- **Data excerpts**:
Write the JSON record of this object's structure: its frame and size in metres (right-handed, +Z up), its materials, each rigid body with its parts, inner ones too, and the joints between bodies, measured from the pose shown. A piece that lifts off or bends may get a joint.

==

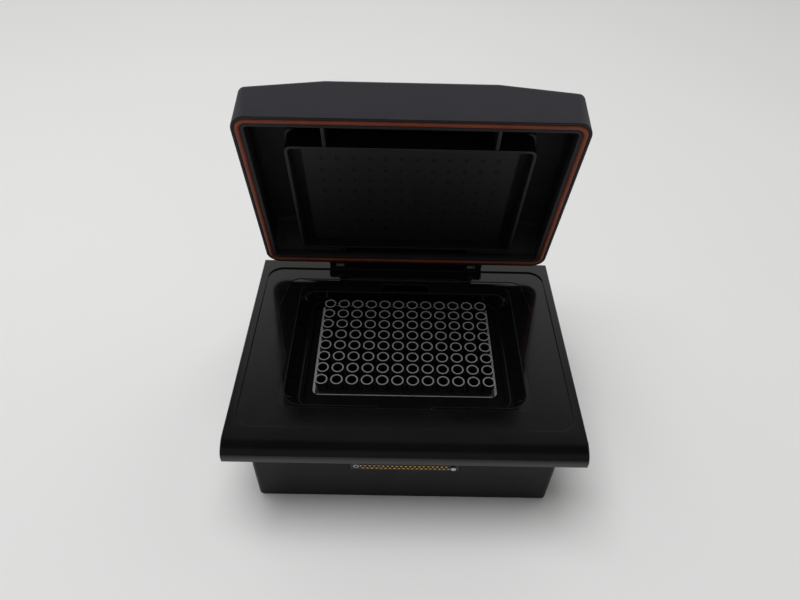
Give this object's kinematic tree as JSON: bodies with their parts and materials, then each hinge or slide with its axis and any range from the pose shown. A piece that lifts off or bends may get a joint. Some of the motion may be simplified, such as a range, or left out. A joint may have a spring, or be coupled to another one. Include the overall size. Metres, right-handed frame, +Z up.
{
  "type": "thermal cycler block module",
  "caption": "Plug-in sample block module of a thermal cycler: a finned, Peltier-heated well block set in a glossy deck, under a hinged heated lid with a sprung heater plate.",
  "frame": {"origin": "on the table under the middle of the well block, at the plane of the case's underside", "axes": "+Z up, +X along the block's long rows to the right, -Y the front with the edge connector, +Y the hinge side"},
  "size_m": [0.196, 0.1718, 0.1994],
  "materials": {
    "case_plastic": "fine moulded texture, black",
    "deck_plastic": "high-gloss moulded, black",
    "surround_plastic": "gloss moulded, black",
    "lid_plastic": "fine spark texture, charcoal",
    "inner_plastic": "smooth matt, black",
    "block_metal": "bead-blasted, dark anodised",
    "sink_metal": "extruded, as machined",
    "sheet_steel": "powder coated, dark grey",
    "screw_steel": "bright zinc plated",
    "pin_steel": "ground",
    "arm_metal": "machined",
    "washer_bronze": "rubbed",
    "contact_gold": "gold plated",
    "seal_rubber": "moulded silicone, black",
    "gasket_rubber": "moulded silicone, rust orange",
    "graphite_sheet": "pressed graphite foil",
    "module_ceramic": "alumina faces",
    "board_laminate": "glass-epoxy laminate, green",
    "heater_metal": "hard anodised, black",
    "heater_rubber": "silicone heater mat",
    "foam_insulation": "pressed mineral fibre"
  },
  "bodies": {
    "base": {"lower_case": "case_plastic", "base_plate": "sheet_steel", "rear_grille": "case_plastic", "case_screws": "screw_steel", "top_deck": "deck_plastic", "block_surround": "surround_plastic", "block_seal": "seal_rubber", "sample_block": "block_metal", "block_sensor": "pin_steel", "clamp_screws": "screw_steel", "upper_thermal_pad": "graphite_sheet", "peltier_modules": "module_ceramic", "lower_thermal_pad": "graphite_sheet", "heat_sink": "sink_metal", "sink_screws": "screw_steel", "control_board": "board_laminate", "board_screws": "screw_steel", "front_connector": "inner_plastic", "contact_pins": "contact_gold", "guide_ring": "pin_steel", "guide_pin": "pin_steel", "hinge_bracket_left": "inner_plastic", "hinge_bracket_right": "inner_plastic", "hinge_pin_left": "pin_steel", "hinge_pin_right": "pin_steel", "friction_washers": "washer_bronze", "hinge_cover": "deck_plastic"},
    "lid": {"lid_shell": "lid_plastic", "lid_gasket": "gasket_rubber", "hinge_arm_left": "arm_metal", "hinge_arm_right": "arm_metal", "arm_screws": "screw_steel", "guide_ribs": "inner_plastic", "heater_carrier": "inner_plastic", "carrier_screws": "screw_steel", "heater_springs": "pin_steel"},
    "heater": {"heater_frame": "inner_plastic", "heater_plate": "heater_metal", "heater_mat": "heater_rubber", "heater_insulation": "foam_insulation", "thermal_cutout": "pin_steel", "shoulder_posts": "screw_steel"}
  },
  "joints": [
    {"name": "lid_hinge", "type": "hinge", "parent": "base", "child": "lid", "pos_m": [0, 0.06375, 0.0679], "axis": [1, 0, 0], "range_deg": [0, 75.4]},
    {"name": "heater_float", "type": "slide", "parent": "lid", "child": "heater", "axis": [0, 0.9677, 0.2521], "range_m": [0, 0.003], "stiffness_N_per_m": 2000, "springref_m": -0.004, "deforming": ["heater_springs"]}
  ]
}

- **The exercise**: Gather each line in the entries above where the string "pose" is found.

- **Solution**:
Write the JSON record of this object's structure: its frame and size in metres (right-handed, +Z up), its materials, each rigid body with its parts, inner ones too, and the joints between bodies, measured from the pose shown. A piece that lifts off or bends may get a joint.
Give this object's kinematic tree as JSON: bodies with their parts and materials, then each hinge or slide with its axis and any range from the pose shown. A piece that lifts off or bends may get a joint. Some of the motion may be simplified, such as a range, or left out. A joint may have a spring, or be coupled to another one. Include the overall size. Metres, right-handed frame, +Z up.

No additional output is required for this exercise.